The money will also be spent on backing politicians' election campaigns. A troop of them made appearances in Las Vegas.

Labor Secretary Alexis Herman, House Minority Leader Richard Gep hardt and Vice President Al Gore all addressed the Executive Council. President Bill Clinton spoke to a group of Electrical Workers union apprentices.

In fact, the big-business media portrayed the Las Vegas meeting as though its main item of business was support for Democratic Party politicians. The media essentially defined the Executive Council as cheerleaders for the Clinton administration.

The Las Vegas meeting would have strengthened organized labor much more if Sweeney and the leadership had challenged that definition-for instance, by announcing bold new initiatives to mobilize the workers on a mass scale.

Everything on labor's agenda-raising the minimum wage, expanding and winning organizing drives, winning more funding for child care, making every employer provide free family health care for every employee, defending affirmative action-all this demands mass mobilization. And bringing the workers into action is certainly the way to drive back the ruling-class attacks now pounding the labor movement.

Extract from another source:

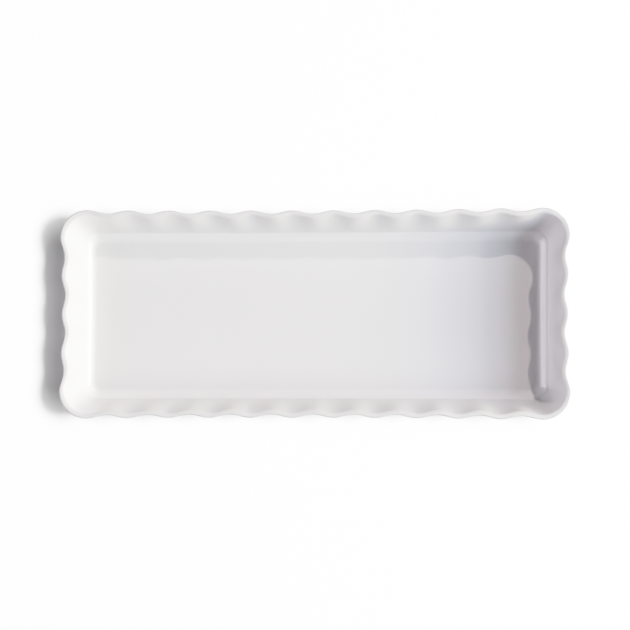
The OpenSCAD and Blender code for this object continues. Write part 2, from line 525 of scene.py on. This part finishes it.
def lit_only(lights, name, objects):
    """Keeps the lights to the given objects."""
    lit = bpy.data.collections.new(name)
    for thing in objects:
        lit.objects.link(thing)
    for lamp in lights:
        lamp.light_linking.receiver_collection = lit


def make_lights(pieces, floor):
    """A tall window of three panels at the right, a far lamp behind it, and a pale reflector at the left.

    The floor has lights of its own, so that it stays white while the pan keeps its shading. After its name
    each light has its azimuth, elevation, distance in metres, size in metres, power in watts and colour.
    """
    lit_only([
        softbox("window_low", -4, 14.5, 2.6, (1.5, 0.41), 128, (1.0, 0.91, 0.62)),
        softbox("window_middle", -3, 23, 2.6, (1.6, 0.46), 98, (0.93, 0.93, 1.0)),
        softbox("window_high", -10, 34, 2.6, (3.0, 0.64), 90, (0.76, 0.86, 1.0)),
        softbox("back_right_lamp", 49.8, 38.8, 8.0, (0.20, 0.20), 400, (1.0, 0.87, 0.85)),
        softbox("left_reflector", 188, 25, 1.3, (1.0, 0.8), 17.0, (0.98, 0.91, 1.0))
    ], "lit_by_the_room", pieces)
    lit_only([
        softbox("floor_key", -2, 59.0, 2.0, (0.5, 0.40), 150, (1.0, 1.0, 1.0)),
        softbox("floor_wide", 0, 59.0, 2.0, (2.2, 0.44), 90, (1.0, 1.0, 1.0)),
        softbox("floor_overhead", 0, 70, 2.0, (1.0, 0.5), 16, (1.0, 1.0, 1.0)),
        softbox("floor_fill", 180, 50, 2.0, (1.0, 1.0), 8, (1.0, 1.0, 1.0))
    ], "lit_floor", [floor])


def make_world():
    """Faint light from above, and from below the light that a pale table would throw back.

    The table is bright towards the horizon and dim straight below, where the pan shades it.
    """
    world = bpy.data.worlds.new("studio")
    bpy.context.scene.world = world
    world.use_nodes = True
    n = Nodes(world)
    way = n.add("ShaderNodeTexCoord").outputs["Generated"]
    height = n.add("ShaderNodeSeparateXYZ", Vector=way).outputs["Z"]
    table = n.mix(n.ramp(height, -1.0, -0.1), (0.10, 0.10, 0.105, 1), (0.58, 0.58, 0.58, 1))
    sky = n.mix(n.ramp(height, -0.02, 0.02), table, (0.02, 0.02, 0.02, 1))
    background = n.add("ShaderNodeBackground", Color=sky, Strength=1.0)
    out = n.add("ShaderNodeOutputWorld")
    n.tree.links.new(background.outputs[0], out.inputs[0])


# The brightness that the view shows as full white, and the points that draw its curve
SHOULDER_WHITE = 6.0
SHOULDER_POINTS = 14


def make_shoulder():
    """Rolls the highlights off softly, as film does, so that bright glaze keeps its form."""
    view = bpy.context.scene.view_settings
    view.view_transform = "Standard"
    view.use_curve_mapping = True
    view.curve_mapping.white_level = [SHOULDER_WHITE] * 3
    curve = view.curve_mapping.curves[3]
    top = 1 - math.exp(-SHOULDER_WHITE)
    for k in range(1, SHOULDER_POINTS):
        at = (k / SHOULDER_POINTS) ** 2
        curve.points.new(at, (1 - math.exp(-SHOULDER_WHITE * at)) / top)
    view.curve_mapping.update()


# The camera stands nearly over the pan, a little to its right and front, and looks at the rim's middle
CAMERA_AT = Vector((0.1306, -0.0665, 1.5))
CAMERA_AIM = Vector((0.0015, -0.0008, 0.0335))
CAMERA_ROLL = math.radians(-0.155)
CAMERA_LENS_MM = 120.0


def make_camera():
    data = bpy.data.cameras.new("camera")
    data.lens = CAMERA_LENS_MM
    data.sensor_width = 36
    data.clip_start, data.clip_end = 0.05, 20
    camera = bpy.data.objects.new("camera", data)
    ahead = (CAMERA_AIM - CAMERA_AT).normalized()
    right = ahead.cross(Vector((math.sin(CAMERA_ROLL), math.cos(CAMERA_ROLL), 0))).normalized()
    up = right.cross(ahead)
    turn = Matrix((right, up, -ahead)).transposed()
    camera.matrix_world = Matrix.Translation(CAMERA_AT) @ turn.to_4x4()
    bpy.context.scene.collection.objects.link(camera)
    bpy.context.scene.camera = camera


make_camera()
pan = [
    make_glaze_coat(glaze_material("white_gloss_glaze", (0.75, 0.745, 0.745, 1), 0.16)),
    make_stoneware(clay_material()),
    make_base_glaze(glaze_material("white_satin_glaze", (0.79, 0.785, 0.775, 1), 0.28))
]
make_lights(pan, make_stage())
make_world()
make_shoulder()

Anything less is inadequate to the task. Relying on lobbying? Behind-the-scenes maneuvering? Campaigning for politicians whose only interest is union money and labor votes?

None of this will defeat the attacks or move the workers' movement forward.

Since the government opened the latest phase of its war against the Teamsters union-also threatening action against AFL-CIO Secretary-Treasurer Richard Trumka and several national union presidents-the labor leadership has seemed stuck. Apparently, they are unsure about how to proceed in light of the attacks.

So they have allowed some of the momentum and excitement built up in the first two years of the new AFL-CIO to ebb. Labor should respond by going on the offensive. As they say, the best defense is a good offense.